Schließlich überprüft Conzelmann ihren Gesetzentwurf anhand der bislang ergangenen Entscheidungen und subsumiert die Sachverhalte der zuvor in Teil 6 ausführlich wiedergegebenen Entscheidungen unter ihren novellierten Nachstellungsparagrafen (S. 257 ff.). Dabei kommt sie in der Auswertung knapp, aber überzeugend zu dem Ergebnis, dass ihr Novellierungsvorschlag den bislang bestehenden Unzulänglichkeiten des § 238 StGB in seiner jetzigen Ausgestaltung entgegenwirkt.

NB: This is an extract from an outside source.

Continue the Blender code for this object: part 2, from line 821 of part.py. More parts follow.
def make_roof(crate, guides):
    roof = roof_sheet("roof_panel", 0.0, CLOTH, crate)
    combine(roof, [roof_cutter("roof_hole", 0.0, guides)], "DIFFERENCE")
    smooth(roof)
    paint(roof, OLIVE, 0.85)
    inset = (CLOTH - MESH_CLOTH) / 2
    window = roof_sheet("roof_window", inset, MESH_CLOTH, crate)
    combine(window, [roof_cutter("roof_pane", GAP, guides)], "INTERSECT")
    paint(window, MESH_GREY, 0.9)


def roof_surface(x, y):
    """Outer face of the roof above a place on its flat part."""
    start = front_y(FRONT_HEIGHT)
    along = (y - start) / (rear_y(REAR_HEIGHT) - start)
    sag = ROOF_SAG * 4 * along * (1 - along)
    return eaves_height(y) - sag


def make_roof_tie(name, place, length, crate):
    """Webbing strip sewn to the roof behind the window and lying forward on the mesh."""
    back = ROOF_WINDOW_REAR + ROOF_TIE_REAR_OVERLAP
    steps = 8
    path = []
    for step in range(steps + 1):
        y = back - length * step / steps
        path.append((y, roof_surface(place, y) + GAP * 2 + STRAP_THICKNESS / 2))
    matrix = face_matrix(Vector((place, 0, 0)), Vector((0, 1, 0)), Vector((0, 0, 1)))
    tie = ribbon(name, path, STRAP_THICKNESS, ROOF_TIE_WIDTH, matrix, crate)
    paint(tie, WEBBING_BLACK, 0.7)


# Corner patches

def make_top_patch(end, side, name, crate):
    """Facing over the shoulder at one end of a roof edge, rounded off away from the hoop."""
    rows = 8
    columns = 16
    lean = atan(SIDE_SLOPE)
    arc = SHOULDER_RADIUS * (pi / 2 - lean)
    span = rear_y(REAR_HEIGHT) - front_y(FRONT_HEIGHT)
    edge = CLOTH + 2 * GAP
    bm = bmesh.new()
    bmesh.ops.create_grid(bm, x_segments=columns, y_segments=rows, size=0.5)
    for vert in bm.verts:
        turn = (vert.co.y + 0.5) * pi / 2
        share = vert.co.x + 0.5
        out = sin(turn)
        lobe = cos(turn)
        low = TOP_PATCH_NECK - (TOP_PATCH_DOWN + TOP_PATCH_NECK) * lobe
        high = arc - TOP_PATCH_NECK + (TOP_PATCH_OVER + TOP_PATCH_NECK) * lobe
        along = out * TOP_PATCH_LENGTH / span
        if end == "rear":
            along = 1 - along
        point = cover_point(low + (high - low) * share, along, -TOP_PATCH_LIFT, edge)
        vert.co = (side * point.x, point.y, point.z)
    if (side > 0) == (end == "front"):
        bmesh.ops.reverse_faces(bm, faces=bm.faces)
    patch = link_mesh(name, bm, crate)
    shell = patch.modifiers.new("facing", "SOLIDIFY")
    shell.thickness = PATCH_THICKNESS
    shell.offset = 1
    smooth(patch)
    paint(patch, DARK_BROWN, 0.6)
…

Leider hat der Gesetzgeber so kurz vor der Ziellinie den aktuellen Gesetzentwurf nicht um die Vorschläge von Conzelmann angepasst. Allerdings wäre es zumindest interessant, den verabschiedeten Entwurf zumindest an den Gerichtsentscheidungen der Vergangenheit zu messen und wie Conzelmann zu überprüfen, ob der Regierungsentwurf ebenfalls bislang bestehenden Unzulänglichkeiten des § 238 StGB in seiner bisherigen Fassung wirksam begegnen wird.